■ **INSTRUCTION**
Return the first line, the line containing "return Compound(children=pads)", and every line between them, exactly as they stand.

= = = =

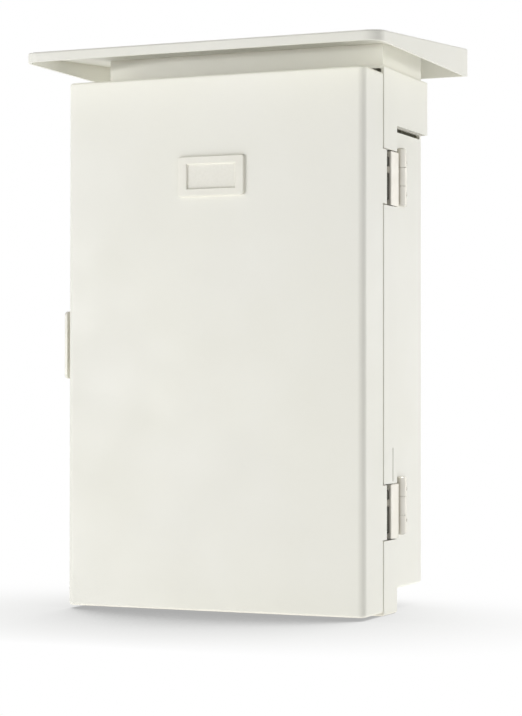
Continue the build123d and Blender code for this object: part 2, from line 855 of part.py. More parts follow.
def make_notch_seals():
    """Foam pads on the arms that fill the notches of the rim from inside."""
    pads = []
    half = hinge_arm_height / 2
    back = strap_turn - hinge_leaf_thickness
    inner = arm_inner + hinge_leaf_thickness
    outer = door_half - hinge_tab_wall
    for z in strap_heights:
        for low, high in ((-half, hinge_seal_split_low), (hinge_seal_split_high, half)):
            pads.append(block(inner, outer, back - hinge_seal_reach, back, z + low, z + high))
    return Compound(children=pads)


def countersunk_y(y_head, y_seat, y_end, x, z):
    """A countersunk screw along Y, its flat face at y_head and its cone ending at y_seat."""
    shank, head, _ = m5
    cone = Pos(x, (y_head + y_seat) / 2, z) * Rot(-90, 0, 0) * Cone(head, shank, y_seat - y_head)
    return cone + rod_y(shank, y_seat, y_end, x, z)


def countersunk_x(x_head, x_end, y, z):
    """A countersunk head along X, its flat face at x_head, with the start of its shank."""
    shank, head, _ = m4
    cone_height = min(head - shank, abs(x_end - x_head))
    cone = Cone(head, shank, cone_height)
    cone = Pos(x_head + cone_height / 2, y, z) * Rot(0, 90, 0) * cone
    return cone + rod_x(shank, x_head + cone_height / 2, x_end, y, z)


def make_hinge_pins():
    """Two pins with domed heads."""
    pins = []
    for z in hinge_heights:
        half = hinge_length / 2
        pin = rod_z(hinge_pin_radius, z - half, z + half, axis_x, axis_y)
        for side in (1, -1):
            ends = sorted((z + side * half, z + side * (half + hinge_pin_head)))
            head = rod_z(hinge_pin_head_radius, *ends, axis_x, axis_y)
            outer = head.faces().sort_by(Axis.Z)[-1 if side > 0 else 0]
            pin += chamfer(outer.edges(), hinge_pin_dome)
        pins.append(pin)
    return Compound(children=pins)


def make_leaf_screws():
    """Screws of the leaves on the tub."""
    seat = tub_half + hinge_leaf_thickness
    end = tub_half - leaf_screw_bite
    screws = [
        screw_x(m4, seat, end, leaf_screw_y, z + dz * hinge_screw_pitch / 2)
        for z in hinge_heights
        for dz in (1, -1)
    ]
    return Compound(children=screws)


def make_arm_screws():
    """Countersunk screws of the arms in the door."""
    end = arm_inner + hinge_leaf_thickness + arm_screw_bite
    screws = [
        countersunk_x(arm_inner, end, arm_screw_y, z + dz * hinge_arm_screw_pitch / 2)
        for z in strap_heights
        for dz in (1, -1)
    ]
    return Compound(children=screws)


def make_latch_base():
    """Latch bracket on the left side of the rim, with two ears for the pin."""
    half = latch_base_height / 2
    x_outer = -door_half - latch_base_thickness
    y_front = rim_front + latch_base_inset
    base = block(x_outer, -door_half, y_front, rim_back, latch_z - half, latch_z + half)
    for side in (1, -1):
        ends = sorted((latch_z + side * half, latch_z + side * (half - latch_ear)))
        base += rod_z(latch_ear_radius, *ends, latch_axis_x, latch_axis_y)
        y_ends = (latch_axis_y - latch_ear_radius, latch_axis_y + latch_ear_radius)
        base += block(latch_axis_x, x_outer, *y_ends, *ends)
    low = latch_z - half - cut_margin
    high = latch_z + half + cut_margin
    base -= rod_z(latch_pin_radius, low, high, latch_axis_x, latch_axis_y)
    for dz in (1, -1):
        z = latch_z + dz * latch_screw_pitch / 2
        base -= rod_x(m4[0], x_outer - cut_margin, -door_half + cut_margin, latch_screw_y, z)
    return base


def make_latch_lever():
    """Snap latch: knuckle on the pin, plate along the door side, lip in front of the keeper."""
    knuckle_half = latch_base_height / 2 - latch_ear - latch_knuckle_gap
    half = latch_height / 2
    outer = latch_axis_x - latch_ear_radius
    inner = outer + latch_plate
    plate_end = latch_axis_y - latch_reach
    wide_back = rim_front + latch_base_inset - latch_ear_radius
    low = latch_z - knuckle_half
    high = latch_z + knuckle_half
    lever = rod_z(latch_ear_radius, low, high, latch_axis_x, latch_axis_y)
    neck = block(outer, inner, wide_back, latch_axis_y, low, high)
    plate = block(outer, inner, plate_end, wide_back, latch_z - half, latch_z + half)
    corners = plate.edges().filter_by(Axis.X).group_by(Axis.Y)[0]
    plate = fillet(corners, latch_corner_radius)
    plate = fillet(plate.faces().sort_by(Axis.X)[0].edges(), latch_edge_radius)
    lip_tip = -door_half - keeper_plate - latch_lip_gap
    lip_back = keeper_ridge_back - keeper_ridge_width - latch_lip_gap
    low = latch_z - keeper_height / 2
    high = latch_z + keeper_height / 2
    lip_root = inner - latch_plate / 2
    lip = block(lip_root, lip_tip, lip_back - latch_lip_width, lip_back, low, high)
    lever += neck + plate + lip
    bore = latch_pin_radius + latch_running_gap
    lever -= rod_z(bore, latch_z - half, latch_z + half, latch_axis_x, latch_axis_y)
    return lever


def make_latch_pin():
    """Pin of the latch, flush with the ears."""
    half = latch_base_height / 2
    return rod_z(latch_pin_radius, latch_z - half, latch_z + half, latch_axis_x, latch_axis_y)


def make_latch_base_screws():
    """Screws of the latch bracket."""
    seat = -door_half - latch_base_thickness
    end = -door_half + rim_wall - skin_left
    return Compound(
        children=[
            screw_x(m4, seat, end, latch_screw_y, latch_z + dz * latch_screw_pitch / 2)
            for dz in (1, -1)
        ]
    )


def make_keeper():
    """Keeper on the left side of the door: a plate with a rounded ridge."""
    half = keeper_height / 2
    x_plate = -door_half - keeper_plate
    x_ridge = x_plate - keeper_ridge
    ridge_front = keeper_ridge_back - keeper_ridge_width
    keeper = block(x_plate, -door_half, keeper_front, keeper_back, latch_z - half, latch_z + half)
    ridge = block(x_ridge, x_plate, ridge_front, keeper_ridge_back, latch_z - half, latch_z + half)
    crest = ridge.faces().sort_by(Axis.X)[0].edges().filter_by(Axis.Z)
    keeper += fillet(crest, keeper_crest_radius)
    y = (keeper_back + keeper_ridge_back) / 2
    for dz in (1, -1):
        z = latch_z + dz * keeper_screw_pitch / 2
        keeper -= rod_x(m3[0], x_plate - cut_margin, -door_half + cut_margin, y, z)
    return keeper


def make_keeper_screws():
    """Screws of the keeper."""
    y = (keeper_back + keeper_ridge_back) / 2
    seat = -door_half - keeper_plate
    end = -door_half + keeper_screw_bite
    return Compound(
        children=[
            screw_x(m3, seat, end, y, latch_z + dz * keeper_screw_pitch / 2) for dz in (1, -1)
        ]
    )


def make_plate():
    """Steel plate that the equipment is fixed to."""
    back = plate_front + plate_thickness
    plate = slab(plate_width, plate_height, plate_front, back, mouth_middle, plate_corner_radius)
    for x, z in plate_points:
        plate -= countersunk_y(plate_front, back, back + cut_margin, x, z)
    return plate


def make_plate_screws():
    """Screws that hold the plate on its bosses."""
    back = plate_front + plate_thickness
    end = back + plate_screw_bite
    screws = [countersunk_y(plate_front, back, end, x, z) for x, z in plate_points]
    return Compound(children=screws)


def make_rail(z):
    """Lipped channel with wall holes and band slots in its web."""
    half = rail_height / 2
    rail = block(-rail_length / 2, rail_length / 2, tub_back, 0.0, z - half, z + half)
    rail = fillet(rail.edges().filter_by(Axis.X), rail_wall)
    inner = half - rail_wall
    x_end = rail_length / 2 + cut_margin
    rail -= block(-x_end, x_end, tub_back + rail_wall, -rail_wall, z - inner, z + inner)
    gap = half - rail_lip
    rail -= block(-x_end, x_end, tub_back - cut_margin, tub_back + 2 * rail_wall, z - gap, z + gap)
    for side in (1, -1):
        x = side * wall_hole_spacing / 2
        rail -= rod_y(wall_hole_radius, -2 * rail_wall, rail_wall, x, z)
        place = Plane(
            origin=(side * band_slot_spacing / 2, rail_wall, z), x_dir=(1, 0, 0), z_dir=(0, -1, 0)
        )
        rail -= extrude(place * SlotOverall(band_slot_length, band_slot_width), 3 * rail_wall)
    return rail


def make_rail_fixings():
    """Bolts through the tub's back into the channel nuts, each on a sealing washer."""
    seat = tub_back - tub_wall - washer_thickness
    nut_front = tub_back + rail_wall
    nut_back = nut_front + rail_nut_thickness
    nut_height = rail_height - 2 * rail_wall - 2 * rail_nut_gap
    bolts = []
    washers = []
    nuts = []
    for x, z in rail_points:
        bolts.append(screw_y(m8, seat, nut_back + nut_below_bolt_end, x, z))
        washers.append(ring_y(m8[1] + washer_over_head, m8[0], seat, tub_back - tub_wall, x, z))
        half = nut_height / 2
        nut = block(
            x - rail_nut_length / 2, x + rail_nut_length / 2, nut_front, nut_back, z - half, z + half
        )
        nuts.append(nut - rod_y(m8[0], nut_front - cut_margin, nut_back + cut_margin, x, z))
    return Compound(children=bolts), Compound(children=washers), Compound(children=nuts)


def make_grommets():
    """Rubber cable entries: a groove grips the floor, a funnel leads to a closed membrane."""
    grommets = []
    outer = entry_radius + grommet_flange
    inner = entry_radius - grommet_wall
    low = tub_bottom - grommet_flange_thickness
    high = tub_bottom + tub_wall + grommet_flange_thickness
    for side in (1, -1):
        x = side * entry_spacing / 2
        body = rod_z(entry_radius, low, high, x, vent_middle_y)
        body += rod_z(outer, low, tub_bottom, x, vent_middle_y)
        body += rod_z(outer, tub_bottom + tub_wall, high, x, vent_middle_y)
        body -= rod_z(inner, low - cut_margin, low + grommet_recess, x, vent_middle_y)
        membrane_top = low + grommet_recess + grommet_membrane
        depth = high - membrane_top
        funnel = Cone(inner - grommet_funnel, inner, depth)
        body -= Pos(x, vent_middle_y, membrane_top + depth / 2) * funnel
        grommets.append(body)
    return Compound(children=grommets)


def build():
    """Make and write every sub-part."""
    save(make_tub(), "tub")
    save(make_roof(), "roof")
    roof_screws, roof_washers = make_roof_fixings()
    save(roof_screws, "roof_screws")
    save(roof_washers, "roof_sealing_washers")
    for side, word in ((1, "right"), (-1, "left")):
        save(make_hood(side), f"vent_hood_{word}")
        save(make_screen(side), f"insect_screen_{word}")
    save(make_hood_screws(), "vent_hood_screws")
    save(make_door(), "door")
    save(make_gasket(), "door_gasket")
    save(make_frame(), "name_plate_frame")
    save(make_card(), "name_plate_card")
    for z, word in zip(hinge_heights, ("upper", "lower")):
        save(make_body_leaf(z), f"hinge_body_leaf_{word}")
        save(make_door_leaf(z), f"hinge_door_leaf_{word}")
    save(make_notch_seals(), "hinge_notch_seals")
    save(make_hinge_pins(), "hinge_pins")
    save(make_leaf_screws(), "hinge_body_screws")
    save(make_arm_screws(), "hinge_door_screws")
    save(make_latch_base(), "latch_base")
    save(make_latch_pin(), "latch_pin")
    save(make_latch_lever(), "latch_lever")
    save(make_latch_base_screws(), "latch_base_screws")
    save(make_keeper(), "latch_keeper")
    save(make_keeper_screws(), "latch_keeper_screws")
    save(make_plate(), "mounting_plate")
    save(make_plate_screws(), "mounting_plate_screws")
    for z, word in zip(rail_heights, ("upper", "lower")):
        save(make_rail(z), f"wall_rail_{word}")
    bolts, washers, nuts = make_rail_fixings()
    save(bolts, "rail_bolts")
    save(washers, "rail_sealing_washers")
    save(nuts, "rail_nuts")
    save(make_grommets(), "cable_grommets")


build()
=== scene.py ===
# %% [markdown]
# # An outdoor utility cabinet of moulded plastic
# The real object is a shallow box for a wall or a pole: a tub with a rain gutter round its
# mouth, a deep door on two stainless hinges, a shed roof, vent hoods and a snap latch. The
# shapes of the hard pieces come ready made as a frame of fixed parts. This lesson gives them
# their finishes, and makes the pieces that are soft, woven or repeated.

import math

import bmesh
import bpy
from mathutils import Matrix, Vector


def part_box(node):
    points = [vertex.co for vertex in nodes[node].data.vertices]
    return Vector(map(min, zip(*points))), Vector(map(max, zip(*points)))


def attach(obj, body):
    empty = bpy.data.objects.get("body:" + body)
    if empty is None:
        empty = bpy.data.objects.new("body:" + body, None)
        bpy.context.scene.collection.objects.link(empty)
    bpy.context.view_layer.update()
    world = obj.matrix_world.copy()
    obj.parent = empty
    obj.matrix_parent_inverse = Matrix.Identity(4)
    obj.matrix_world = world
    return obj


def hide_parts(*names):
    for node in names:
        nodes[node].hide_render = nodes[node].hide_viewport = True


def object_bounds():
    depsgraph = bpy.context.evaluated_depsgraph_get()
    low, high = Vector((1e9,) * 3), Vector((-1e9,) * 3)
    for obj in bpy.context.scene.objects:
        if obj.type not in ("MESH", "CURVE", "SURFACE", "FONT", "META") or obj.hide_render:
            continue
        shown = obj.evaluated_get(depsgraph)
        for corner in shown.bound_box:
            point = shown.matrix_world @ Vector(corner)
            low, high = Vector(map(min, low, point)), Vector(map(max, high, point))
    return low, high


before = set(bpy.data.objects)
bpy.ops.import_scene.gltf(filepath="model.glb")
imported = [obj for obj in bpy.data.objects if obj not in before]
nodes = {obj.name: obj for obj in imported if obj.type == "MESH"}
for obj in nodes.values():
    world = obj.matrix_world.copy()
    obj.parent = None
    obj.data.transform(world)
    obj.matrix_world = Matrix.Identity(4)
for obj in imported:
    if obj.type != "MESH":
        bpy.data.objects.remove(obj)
cad_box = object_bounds()
MM = 0.001

# %% [markdown]
# ## The camera
# The photo was taken with a long lens from the front right, a little below the middle of the
# box, so the underside of the roof shows. The place and the lens were found by fitting the
# box's own straight edges. The sensor is fitted to the upright side of the picture.

# %% Camera
camera_place = Vector((0.82295, -2.00964, -0.0612))
camera_yaw = math.radians(23.28)
camera_pitch = math.radians(0.74)
camera_roll = math.radians(-0.05)
camera_data = bpy.data.cameras.new("camera")
camera_data.sensor_fit = "VERTICAL"
camera_data.sensor_height = 36.0
camera_data.lens = 108.08
camera = bpy.data.objects.new("camera", camera_data)
bpy.context.scene.collection.objects.link(camera)
camera.location = camera_place
camera.rotation_euler = (math.pi / 2 + camera_pitch, camera_roll, camera_yaw)
bpy.context.scene.camera = camera
bpy.context.scene.view_settings.view_transform = "Standard"
print("lens", camera_data.lens, "mm")

# %% [markdown]
# ## Colour by hex code
# A colour is read off as a hex code, but a shader wants linear light. One function turns the
# one into the other, so that a colour under plain light renders as it is written. The numbers
# in it are those of the sRGB standard.


# %% Colours
def linear(code, alpha=1.0):
    """Turns a hex code such as #ECEBE3 into linear red, green, blue and alpha."""
    values = [int(code[i : i + 2], 16) / 255 for i in (1, 3, 5)]
    bent = [v / 12.92 if v <= 0.04045 else ((v + 0.055) / 1.055) ** 2.4 for v in values]
    return (*bent, alpha)


print("ivory in linear light", [round(v, 3) for v in linear("#EBEAE1")])

# %% [markdown]
# ## Helpers for shader nodes
# Every material below is a small graph. One helper adds a node, sets its plain values and
# links the inputs that are given as another node's output. The others are short forms of what
# the materials need again and again: a sum, noise of a real size, a blend and a bump.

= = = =

■ **EXPECTED OUTPUT**
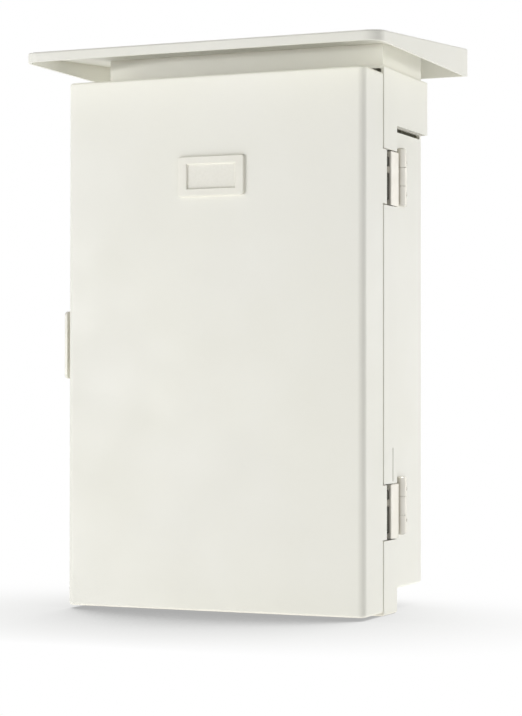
Continue the build123d and Blender code for this object: part 2, from line 855 of part.py. More parts follow.
def make_notch_seals():
    """Foam pads on the arms that fill the notches of the rim from inside."""
    pads = []
    half = hinge_arm_height / 2
    back = strap_turn - hinge_leaf_thickness
    inner = arm_inner + hinge_leaf_thickness
    outer = door_half - hinge_tab_wall
    for z in strap_heights:
        for low, high in ((-half, hinge_seal_split_low), (hinge_seal_split_high, half)):
            pads.append(block(inner, outer, back - hinge_seal_reach, back, z + low, z + high))
    return Compound(children=pads)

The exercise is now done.